Tadeusz Wojda (born 29 January 1957) is a Polish prelate of the Catholic Church who has been archbishop of Białystok since 10 June 2017. On 2 March 2021 he was named Archbishop of Gdansk.

Biography
Born on 29 January 1957 in Kowala, Kielce County, Wojda entered the Pallottines in 1976 and was  ordained a priest on 8 May 1983. He received a Licentiate from the Pontifical Gregorian University in 1986, and a PhD in 1989. From 1991, he served in a variety of roles in Congregation for the Evangelization of Peoples. He was appointed the Congregation's under-secretary on 24 July 2012.

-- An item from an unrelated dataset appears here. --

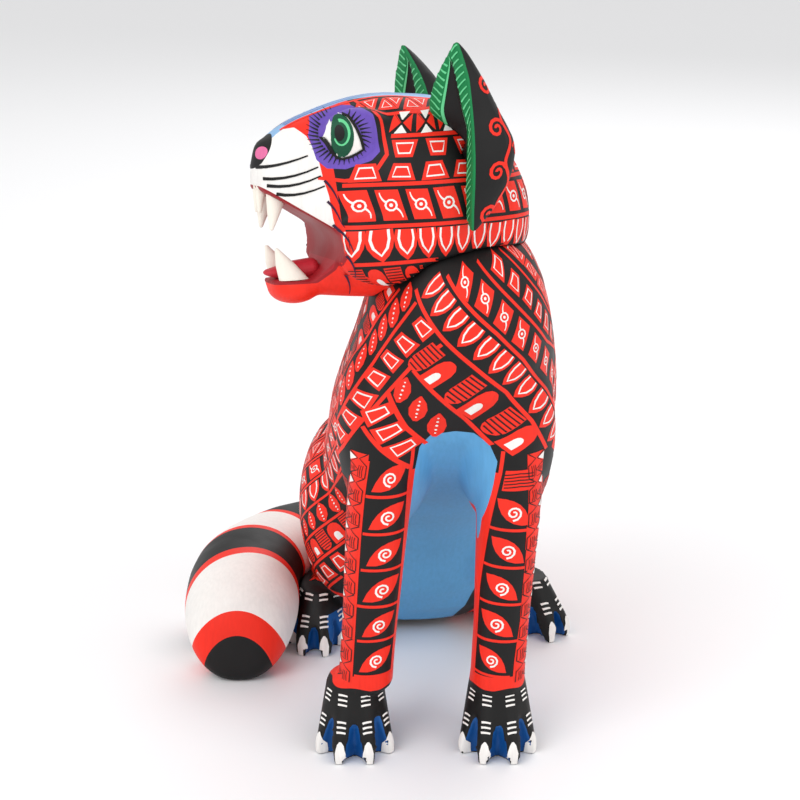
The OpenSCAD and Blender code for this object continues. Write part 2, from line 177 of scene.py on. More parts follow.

On 12 April 2017, Pope Francis named him Archbishop of Białystok. and he was installed there on 10 June 2017.

Within the Episcopal Conference of Poland he is a member of the Mission Committee and the Concordat Commission.

On 7 July 2019, ahead of the LGBT march scheduled to take place on 20 July, Wojda issued a non possumus proclamation to be read in all churches in Białystok and the entire Podlaskie Voivodeship. He called pride marches "blasphemy against God". He described the march as organized "by a foreign initiative in Podlaskie land and community, an area which is deeply rooted in Christianity and concerned about the good of its own society, especially children". Following the march, Wojda condemned the violence that occurred at the march as incompatible with Christianity and urged believers to pray for "the family and its internal purity".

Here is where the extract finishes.